__AIM OF THE TASK__
In the listing below, find the line containing "hide_parts(node)" and the line containing "# the plastic". Repeat exactly those two lines and every line between them, nothing more.

------ DATASET CONTENT ------

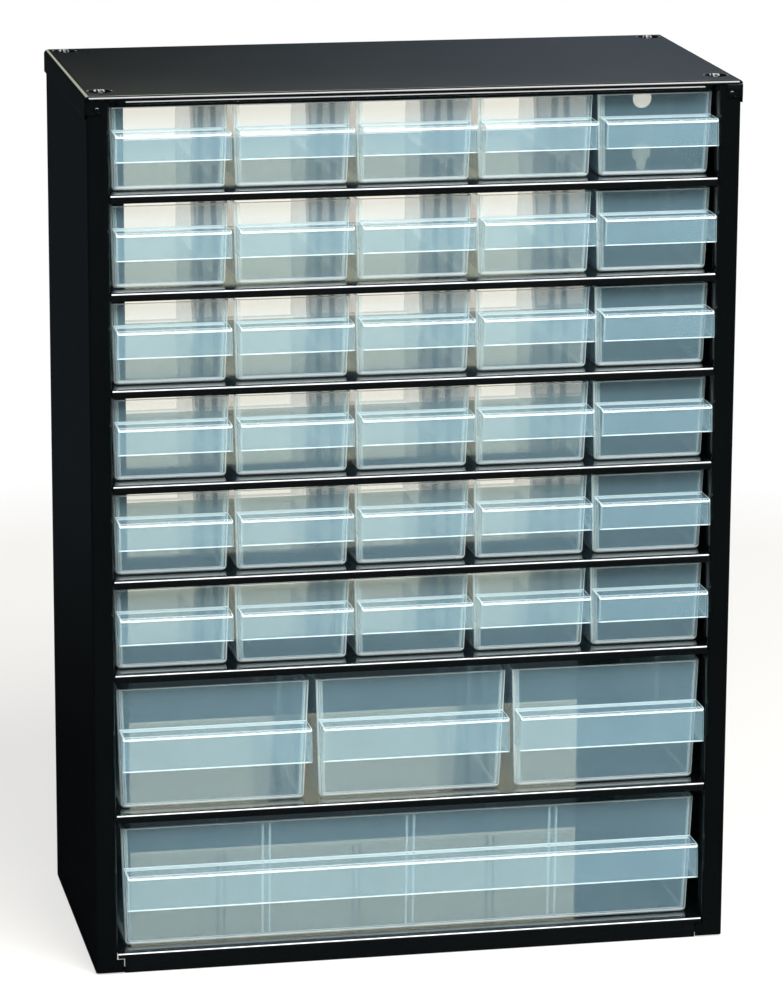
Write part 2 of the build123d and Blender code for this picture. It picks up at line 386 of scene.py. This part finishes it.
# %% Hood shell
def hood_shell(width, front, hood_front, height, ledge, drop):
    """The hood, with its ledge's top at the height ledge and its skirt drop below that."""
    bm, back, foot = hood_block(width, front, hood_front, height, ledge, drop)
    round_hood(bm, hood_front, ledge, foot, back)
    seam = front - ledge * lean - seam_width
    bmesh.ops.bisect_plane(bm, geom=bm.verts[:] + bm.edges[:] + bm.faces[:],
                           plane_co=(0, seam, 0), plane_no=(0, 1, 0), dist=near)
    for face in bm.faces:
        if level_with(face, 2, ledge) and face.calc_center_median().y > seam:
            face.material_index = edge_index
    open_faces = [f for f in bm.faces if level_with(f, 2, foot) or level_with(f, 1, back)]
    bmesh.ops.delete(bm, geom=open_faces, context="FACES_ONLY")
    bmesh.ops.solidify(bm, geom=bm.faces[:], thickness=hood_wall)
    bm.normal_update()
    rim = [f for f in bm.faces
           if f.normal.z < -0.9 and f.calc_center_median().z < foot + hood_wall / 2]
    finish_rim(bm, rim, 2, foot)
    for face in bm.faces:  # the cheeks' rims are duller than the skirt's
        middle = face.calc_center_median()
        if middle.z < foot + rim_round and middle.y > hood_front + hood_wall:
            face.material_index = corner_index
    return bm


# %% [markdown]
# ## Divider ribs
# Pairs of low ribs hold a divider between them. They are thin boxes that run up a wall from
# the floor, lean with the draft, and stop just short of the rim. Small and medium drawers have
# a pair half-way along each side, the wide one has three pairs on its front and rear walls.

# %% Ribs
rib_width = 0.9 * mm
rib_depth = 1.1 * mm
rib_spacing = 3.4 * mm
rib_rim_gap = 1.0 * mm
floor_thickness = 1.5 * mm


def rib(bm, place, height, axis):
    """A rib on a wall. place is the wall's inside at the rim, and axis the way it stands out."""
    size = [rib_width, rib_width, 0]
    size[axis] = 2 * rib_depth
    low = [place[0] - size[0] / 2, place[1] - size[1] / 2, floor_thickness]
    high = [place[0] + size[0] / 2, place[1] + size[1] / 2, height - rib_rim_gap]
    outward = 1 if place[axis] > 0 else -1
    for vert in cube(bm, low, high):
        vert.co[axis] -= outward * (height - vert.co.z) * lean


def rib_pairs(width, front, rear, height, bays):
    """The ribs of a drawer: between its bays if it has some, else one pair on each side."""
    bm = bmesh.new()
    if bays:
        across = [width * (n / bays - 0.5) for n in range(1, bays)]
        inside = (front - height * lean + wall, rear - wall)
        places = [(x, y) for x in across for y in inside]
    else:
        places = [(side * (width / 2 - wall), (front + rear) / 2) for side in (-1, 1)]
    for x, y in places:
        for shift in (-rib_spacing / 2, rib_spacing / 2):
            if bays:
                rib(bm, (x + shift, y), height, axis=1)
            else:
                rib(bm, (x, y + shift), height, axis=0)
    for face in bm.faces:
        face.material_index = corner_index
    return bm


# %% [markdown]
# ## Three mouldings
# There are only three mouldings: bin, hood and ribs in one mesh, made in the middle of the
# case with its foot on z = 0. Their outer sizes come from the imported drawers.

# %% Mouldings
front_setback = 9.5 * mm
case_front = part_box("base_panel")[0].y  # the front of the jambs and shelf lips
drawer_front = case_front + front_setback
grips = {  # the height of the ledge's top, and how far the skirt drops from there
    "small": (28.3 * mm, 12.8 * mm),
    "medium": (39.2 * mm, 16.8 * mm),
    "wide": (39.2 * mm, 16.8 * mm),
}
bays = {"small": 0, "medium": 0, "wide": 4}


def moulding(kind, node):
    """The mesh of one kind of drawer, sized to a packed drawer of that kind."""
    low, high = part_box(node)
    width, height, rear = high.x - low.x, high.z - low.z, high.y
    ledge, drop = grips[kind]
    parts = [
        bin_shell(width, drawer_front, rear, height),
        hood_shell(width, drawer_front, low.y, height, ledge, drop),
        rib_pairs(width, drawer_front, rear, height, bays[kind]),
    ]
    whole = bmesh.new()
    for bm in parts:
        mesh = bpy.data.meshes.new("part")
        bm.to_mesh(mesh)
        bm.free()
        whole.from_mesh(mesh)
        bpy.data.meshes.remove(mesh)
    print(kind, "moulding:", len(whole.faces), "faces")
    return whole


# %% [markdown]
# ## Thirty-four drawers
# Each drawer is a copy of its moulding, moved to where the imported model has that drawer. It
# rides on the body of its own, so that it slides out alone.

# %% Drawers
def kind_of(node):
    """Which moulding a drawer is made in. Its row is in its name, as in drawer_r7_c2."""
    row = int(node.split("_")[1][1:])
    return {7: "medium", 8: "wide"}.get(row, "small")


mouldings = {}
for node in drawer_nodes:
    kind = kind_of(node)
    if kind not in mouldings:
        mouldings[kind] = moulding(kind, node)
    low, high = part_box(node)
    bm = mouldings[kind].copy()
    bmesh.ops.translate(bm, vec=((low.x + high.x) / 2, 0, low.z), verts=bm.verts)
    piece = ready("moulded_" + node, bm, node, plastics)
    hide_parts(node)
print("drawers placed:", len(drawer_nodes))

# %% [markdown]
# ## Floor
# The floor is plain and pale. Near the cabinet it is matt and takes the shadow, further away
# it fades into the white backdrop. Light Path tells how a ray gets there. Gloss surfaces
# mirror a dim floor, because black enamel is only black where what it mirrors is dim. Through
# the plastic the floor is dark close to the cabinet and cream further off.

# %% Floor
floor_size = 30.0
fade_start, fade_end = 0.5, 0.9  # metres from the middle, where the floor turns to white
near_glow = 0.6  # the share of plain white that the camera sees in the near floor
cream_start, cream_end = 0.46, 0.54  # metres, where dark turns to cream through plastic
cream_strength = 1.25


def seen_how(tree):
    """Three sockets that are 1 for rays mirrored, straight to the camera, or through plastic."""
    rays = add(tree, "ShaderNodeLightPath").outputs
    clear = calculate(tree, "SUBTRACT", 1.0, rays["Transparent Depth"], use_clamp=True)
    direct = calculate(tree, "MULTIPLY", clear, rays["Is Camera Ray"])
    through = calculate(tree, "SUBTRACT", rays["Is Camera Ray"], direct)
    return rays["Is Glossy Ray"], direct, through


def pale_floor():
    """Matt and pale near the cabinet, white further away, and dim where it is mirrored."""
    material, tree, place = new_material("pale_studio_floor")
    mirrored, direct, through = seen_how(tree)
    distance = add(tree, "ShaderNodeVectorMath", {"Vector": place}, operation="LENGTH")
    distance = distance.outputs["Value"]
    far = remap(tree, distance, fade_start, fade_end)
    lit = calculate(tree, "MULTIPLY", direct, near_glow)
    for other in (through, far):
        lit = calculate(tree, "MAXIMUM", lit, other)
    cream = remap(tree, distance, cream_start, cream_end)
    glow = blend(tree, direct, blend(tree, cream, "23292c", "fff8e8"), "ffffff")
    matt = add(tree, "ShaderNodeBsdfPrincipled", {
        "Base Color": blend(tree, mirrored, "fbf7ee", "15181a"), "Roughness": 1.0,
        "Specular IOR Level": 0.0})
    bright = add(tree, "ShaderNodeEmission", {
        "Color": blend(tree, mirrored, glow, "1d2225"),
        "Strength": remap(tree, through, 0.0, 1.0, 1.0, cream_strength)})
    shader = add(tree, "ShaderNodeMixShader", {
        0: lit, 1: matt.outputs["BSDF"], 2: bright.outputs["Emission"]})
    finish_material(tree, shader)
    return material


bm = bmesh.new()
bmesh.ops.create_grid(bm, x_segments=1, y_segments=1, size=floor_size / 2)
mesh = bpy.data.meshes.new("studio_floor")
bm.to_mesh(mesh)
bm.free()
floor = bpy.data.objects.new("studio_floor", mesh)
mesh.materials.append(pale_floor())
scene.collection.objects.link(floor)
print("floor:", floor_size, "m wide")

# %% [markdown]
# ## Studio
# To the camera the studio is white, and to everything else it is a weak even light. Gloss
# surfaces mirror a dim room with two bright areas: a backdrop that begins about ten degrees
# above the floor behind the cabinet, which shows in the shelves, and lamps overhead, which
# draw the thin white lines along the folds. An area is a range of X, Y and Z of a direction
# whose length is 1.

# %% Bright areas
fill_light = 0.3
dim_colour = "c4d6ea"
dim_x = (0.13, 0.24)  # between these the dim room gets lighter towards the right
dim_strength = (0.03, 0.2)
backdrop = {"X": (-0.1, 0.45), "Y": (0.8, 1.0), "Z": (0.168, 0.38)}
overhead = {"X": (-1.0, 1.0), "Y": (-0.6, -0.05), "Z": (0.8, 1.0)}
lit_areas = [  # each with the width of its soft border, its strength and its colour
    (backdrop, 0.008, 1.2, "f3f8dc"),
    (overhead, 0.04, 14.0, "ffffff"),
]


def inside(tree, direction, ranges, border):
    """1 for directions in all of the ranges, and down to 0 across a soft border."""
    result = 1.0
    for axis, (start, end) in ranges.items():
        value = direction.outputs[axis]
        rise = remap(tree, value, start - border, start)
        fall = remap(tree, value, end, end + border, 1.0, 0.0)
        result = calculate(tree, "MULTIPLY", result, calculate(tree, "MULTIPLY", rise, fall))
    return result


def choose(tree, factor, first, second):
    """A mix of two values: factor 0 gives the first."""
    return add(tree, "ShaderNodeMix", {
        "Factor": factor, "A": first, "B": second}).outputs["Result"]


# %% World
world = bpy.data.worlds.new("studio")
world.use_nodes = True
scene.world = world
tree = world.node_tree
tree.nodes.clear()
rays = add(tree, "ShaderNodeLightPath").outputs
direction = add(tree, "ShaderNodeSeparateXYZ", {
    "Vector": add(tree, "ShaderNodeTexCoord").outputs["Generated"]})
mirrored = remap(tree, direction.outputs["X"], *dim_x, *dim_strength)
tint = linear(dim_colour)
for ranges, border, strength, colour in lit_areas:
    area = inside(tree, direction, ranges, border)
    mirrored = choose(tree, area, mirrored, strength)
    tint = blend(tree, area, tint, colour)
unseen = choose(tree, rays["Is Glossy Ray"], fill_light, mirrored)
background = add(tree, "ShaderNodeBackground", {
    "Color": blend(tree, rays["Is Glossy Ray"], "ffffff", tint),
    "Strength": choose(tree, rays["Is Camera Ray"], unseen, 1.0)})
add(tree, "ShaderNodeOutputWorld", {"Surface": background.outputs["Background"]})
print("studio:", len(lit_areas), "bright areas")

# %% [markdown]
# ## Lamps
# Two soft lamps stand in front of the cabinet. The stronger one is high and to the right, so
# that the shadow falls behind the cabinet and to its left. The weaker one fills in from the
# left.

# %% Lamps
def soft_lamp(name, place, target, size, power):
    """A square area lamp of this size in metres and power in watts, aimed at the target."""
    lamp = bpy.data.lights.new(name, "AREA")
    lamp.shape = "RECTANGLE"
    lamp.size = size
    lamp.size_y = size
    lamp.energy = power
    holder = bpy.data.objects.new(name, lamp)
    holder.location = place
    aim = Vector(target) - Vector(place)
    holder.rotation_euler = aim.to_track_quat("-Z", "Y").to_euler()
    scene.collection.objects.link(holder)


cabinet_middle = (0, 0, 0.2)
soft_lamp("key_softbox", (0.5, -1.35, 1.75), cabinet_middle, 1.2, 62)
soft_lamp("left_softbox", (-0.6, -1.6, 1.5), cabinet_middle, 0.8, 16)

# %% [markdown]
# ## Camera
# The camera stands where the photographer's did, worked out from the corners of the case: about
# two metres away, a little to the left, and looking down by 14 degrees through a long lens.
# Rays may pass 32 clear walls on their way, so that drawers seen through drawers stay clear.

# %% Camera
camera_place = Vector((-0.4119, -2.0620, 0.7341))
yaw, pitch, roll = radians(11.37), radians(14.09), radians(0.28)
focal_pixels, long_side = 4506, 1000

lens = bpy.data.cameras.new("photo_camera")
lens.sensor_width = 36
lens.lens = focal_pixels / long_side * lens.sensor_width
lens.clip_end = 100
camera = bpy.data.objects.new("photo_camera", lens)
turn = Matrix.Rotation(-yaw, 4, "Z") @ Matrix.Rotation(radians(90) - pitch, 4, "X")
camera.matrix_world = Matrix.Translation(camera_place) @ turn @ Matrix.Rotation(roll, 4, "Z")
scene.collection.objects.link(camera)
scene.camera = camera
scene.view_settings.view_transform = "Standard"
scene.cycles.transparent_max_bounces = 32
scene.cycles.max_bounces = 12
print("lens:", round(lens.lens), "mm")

------

__PROBLEM SOLUTION__
    hide_parts(node)
print("drawers placed:", len(drawer_nodes))

# %% [markdown]
# ## Floor
# The floor is plain and pale. Near the cabinet it is matt and takes the shadow, further away
# it fades into the white backdrop. Light Path tells how a ray gets there. Gloss surfaces
# mirror a dim floor, because black enamel is only black where what it mirrors is dim. Through
# the plastic the floor is dark close to the cabinet and cream further off.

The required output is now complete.